Rawls now considers various types of "common sense" precept and how they arise. However, he is less interested in these precepts themselves than with how different conceptions of justice lead to different ways of weighing them. The difference between different conceptions of justice is not understood by Rawls to reside in different types of common sense precepts but, instead, in different types of attention to them. A society that provides for fair equality of opportunity (the first part of the second principle of justice) responds differently to common sense precepts once this principle is part of its basic structure than does another society that does not provide for fair equality of opportunity in this way.


For one thing the provision of opportunities according to this principle tends to produce greater levelling of incomes with the result that the precept of rewarding each according to training is given less weight in this society than in alternative ones that have not built the principle of fair equality of opportunity into their basic structure. What this example is meant to show is that the type of generality that common sense precepts possess is the wrong sort for the articulation of principles of justice. This is despite the fact that some common sense precepts do initially appear general enough, such as ones that stress the natural right of property in the fruits of our labour (a kind of Lockean view). However, for this view to really be generally applicable it must be the case that the distribution it refers to is part of a generally just order, it cannot simply define one. It is, after all, just one of many precepts with another, also often appealed to and clearly off-setting this, referring to distribution according to need.


In market situations the general problem, at work in the kind of Lockean conception, is one in which contributions are expected to be rewarded. But what matters for any given kind of contribution is the relation of it to the whole system of norms in question. In this respect the questions of choice of occupation and free association are parts of a system of justice but the overall principle of fair equality of opportunity is one that determines the rewards that would arise in relation to them.

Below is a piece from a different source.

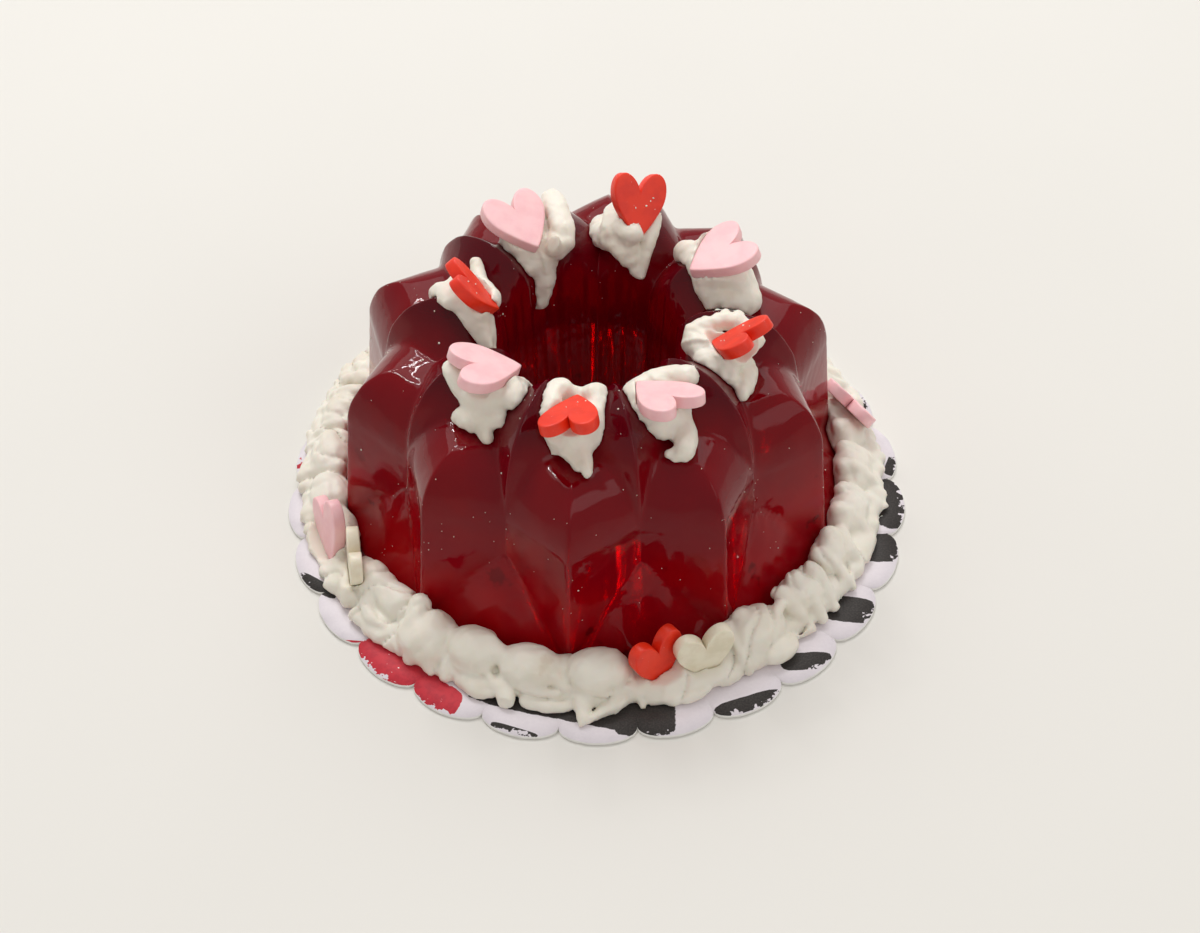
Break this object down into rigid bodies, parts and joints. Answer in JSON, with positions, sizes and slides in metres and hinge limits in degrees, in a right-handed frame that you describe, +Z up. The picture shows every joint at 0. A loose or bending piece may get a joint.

If section 47 articulates the problem that common sense precepts lack sufficient generality to stand in for principles of justice at the level of the basic structure, section 48, by contrast, tackles one specific type of principle that would threaten to reduce questions of justice to questions of virtue. This would be the adoption of a general principle that rewards should be adjusted by connection to virtue or moral worth shown (a kind of "republic of virtue"). Justice as fairness is in opposition to such a notion despite recognising the place of legitimate expectations within systems of justice.


The extent of a contribution someone has made at a given time is often determined impersonally by mechanisms such as markets that price the reward of a given effort in ways that may have little connection to the individual effort involved. This is a problem with viewing the conception of just distributive shares as a process of maximising returns by reference to conscientious effort. It also shows the difficulty of adopting such a principle as a public one. Moral worth, whether defined through conscientious effort or in some other way, is not a principle of distributive justice. Indeed, so little is this the case according to Rawls that there would be something grossly offensive about thinking of justice in this way as he suggests in the following striking comparison: "For a society to organize itself with the aim of rewarding moral desert as a first principle would be like having the institution of property in order to punish thieves".

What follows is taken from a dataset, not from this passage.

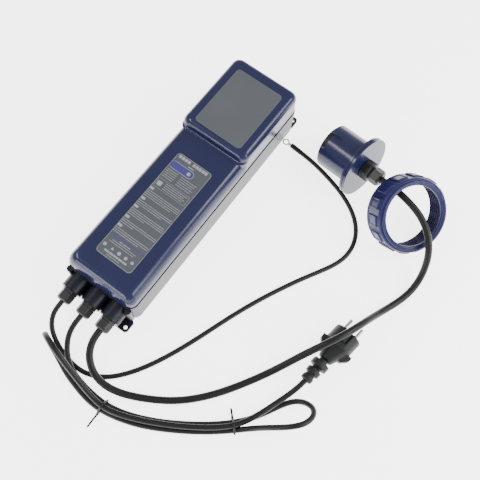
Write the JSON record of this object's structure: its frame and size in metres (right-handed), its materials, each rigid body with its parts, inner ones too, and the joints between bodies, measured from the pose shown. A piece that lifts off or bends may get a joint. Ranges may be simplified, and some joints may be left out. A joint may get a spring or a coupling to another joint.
{
  "type": "salt chlorine generator",
  "caption": "Wall box of a pool water treatment set with a raised head, cable glands, an earth lead, a mains lead with its plug, and a cell lead ending in a flanged cap with a loose union nut.",
  "frame": {"origin": "centre of the four wall holes, on the back plane of the case", "axes": "+Z out of the front cover, +Y along the case towards its raised head, +X across the case towards the leads' side"},
  "size_m": [0.3998, 0.5521, 0.0936],
  "materials": {
    "case": "gloss",
    "cover": "gloss",
    "panel": "matt",
    "label": "satin",
    "gasket": "matt",
    "screw": "satin",
    "board": "satin",
    "core": "satin",
    "coil": "satin",
    "capacitor": "satin",
    "sink": "satin",
    "chip": "matt",
    "terminal_green": "satin",
    "fuse_glass": "clear",
    "ferrite": "satin",
    "relay_blue": "satin",
    "brass": "satin",
    "wire": "satin",
    "gland": "satin",
    "lead": "satin",
    "tie": "satin",
    "terminal": "satin",
    "plug": "satin",
    "contact": "bright",
    "insert": "satin"
  },
  "bodies": {
    "root": {"rear_case": "case", "front_cover": "cover", "cover_gasket": "gasket", "cover_screws": "screw", "head_panel": "panel", "rating_label": "label", "power_board": "board", "board_screws": "screw", "transformer_core": "core", "transformer_coil": "coil", "filter_capacitors": "capacitor", "heat_sink": "sink", "power_transistors": "chip", "terminal_block": "terminal_green", "fuse_holder": "chip", "fuse": "fuse_glass", "emi_choke": "ferrite", "relay": "relay_blue", "earth_stud": "brass", "inner_wires": "wire", "earth_gland_body": "gland", "earth_gland_washer": "gasket", "earth_gland_locknut": "gland", "mains_gland_body": "gland", "mains_gland_washer": "gasket", "mains_gland_locknut": "gland", "cell_gland_body": "gland", "cell_gland_washer": "gasket", "cell_gland_locknut": "gland", "earth_lead": "lead", "ring_terminal": "terminal", "terminal_sleeve": "lead", "mains_lead": "lead", "cable_tie_1": "tie", "cable_tie_2": "tie", "plug_body": "plug", "plug_pins": "contact", "plug_earth_clips": "contact", "cell_lead": "lead", "cap_body": "cover", "cap_insert": "insert", "cap_contacts": "contact", "cap_wires": "wire", "cap_oring": "gasket", "cap_gland_body": "gland", "cap_gland_washer": "gasket", "cap_gland_locknut": "gland"},
    "earth_seal": {"earth_gland_seal": "gasket"},
    "earth_nut": {"earth_gland_nut": "gland"},
    "mains_seal": {"mains_gland_seal": "gasket"},
    "mains_nut": {"mains_gland_nut": "gland"},
    "cell_seal": {"cell_gland_seal": "gasket"},
    "cell_nut": {"cell_gland_nut": "gland"},
    "cap_seal": {"cap_gland_seal": "gasket"},
    "cap_nut": {"cap_gland_nut": "gland"},
    "union_nut": {"union_nut": "cover"}
  },
  "joints": [
    {"name": "earth_nut_travel", "type": "slide", "parent": "root", "child": "earth_seal", "axis": [0, -1, 0], "range_m": [0, 0.003]},
    {"name": "earth_nut_turn", "type": "hinge", "parent": "earth_seal", "child": "earth_nut", "pos_m": [-0.0325, -0.226, 0.028], "axis": [0, -1, 0], "range_deg": [0, 720]},
    {"name": "mains_nut_travel", "type": "slide", "parent": "root", "child": "mains_seal", "axis": [0, -1, 0], "range_m": [0, 0.003]},
    {"name": "mains_nut_turn", "type": "hinge", "parent": "mains_seal", "child": "mains_nut", "pos_m": [0, -0.226, 0.028], "axis": [0, -1, 0], "range_deg": [0, 720]},
    {"name": "cell_nut_travel", "type": "slide", "parent": "root", "child": "cell_seal", "axis": [0, -1, 0], "range_m": [0, 0.003]},
    {"name": "cell_nut_turn", "type": "hinge", "parent": "cell_seal", "child": "cell_nut", "pos_m": [0.0325, -0.226, 0.028], "axis": [0, -1, 0], "range_deg": [0, 720]},
    {"name": "cap_nut_travel", "type": "slide", "parent": "root", "child": "cap_seal", "axis": [0.9594, -0.1692, 0.2255], "range_m": [0, 0.003]},
    {"name": "cap_nut_turn", "type": "hinge", "parent": "cap_seal", "child": "cap_nut", "pos_m": [0.21623, 0.17127, 0.05312], "axis": [0.9594, -0.1692, 0.2255], "range_deg": [0, 720]},
    {"name": "union_nut_spin", "type": "hinge", "parent": "root", "child": "union_nut", "pos_m": [0.27253, 0.15233, 0.04729], "axis": [0.5385, -0.2985, 0.788], "continuous": true}
  ],
  "couplings": [
    {"joint": "earth_nut_travel", "follows": "earth_nut_turn", "m_per_rad": 0.00023873},
    {"joint": "mains_nut_travel", "follows": "mains_nut_turn", "m_per_rad": 0.00023873},
    {"joint": "cell_nut_travel", "follows": "cell_nut_turn", "m_per_rad": 0.00023873},
    {"joint": "cap_nut_travel", "follows": "cap_nut_turn", "m_per_rad": 0.00023873}
  ]
}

The reason for this striking analogy concerns the distinction Rawls draws between a conception of reward determined by virtue and one that draws on the correct notion of legitimate expectations. In the latter case the expectations are what arise from doing things encouraged by existing arrangements and these would be best defined, on Rawls' view, by reference to the principle of fairness and the natural duty of justice. Institutions are bound to realise legitimate expectations they have encouraged in relation to these superordinate principles of justice. However, even when we have a system of justice that is governed by such principles there is no way of ensuring that conscientious effort or any other such type of moral worth would lead to higher rewards.


In this respect distributive justice is quite unlike retributive justice. If the purpose of the latter is to uphold basic natural duties through the provision of penalties attached to their violation, the purpose of distributive justice is only to ensure a generally just order and to reward individuals for carrying out generally valued social functions, so the variations in rewards should only be concerned with promoting the general ends of the basic structure, not the elevation of particular individuals in a parallel to the degradation suffered by those who have violated natural duties.


In sum then, Rawls concludes that most common sense precepts of justice are insufficiently general to be possible candidates in the original position for the status of general principles of justice and he specifically rules out views that would conceive of social justice as a wide form of reward for virtue since the latter view conflates the purposes of distributive justice with those of retributive justice.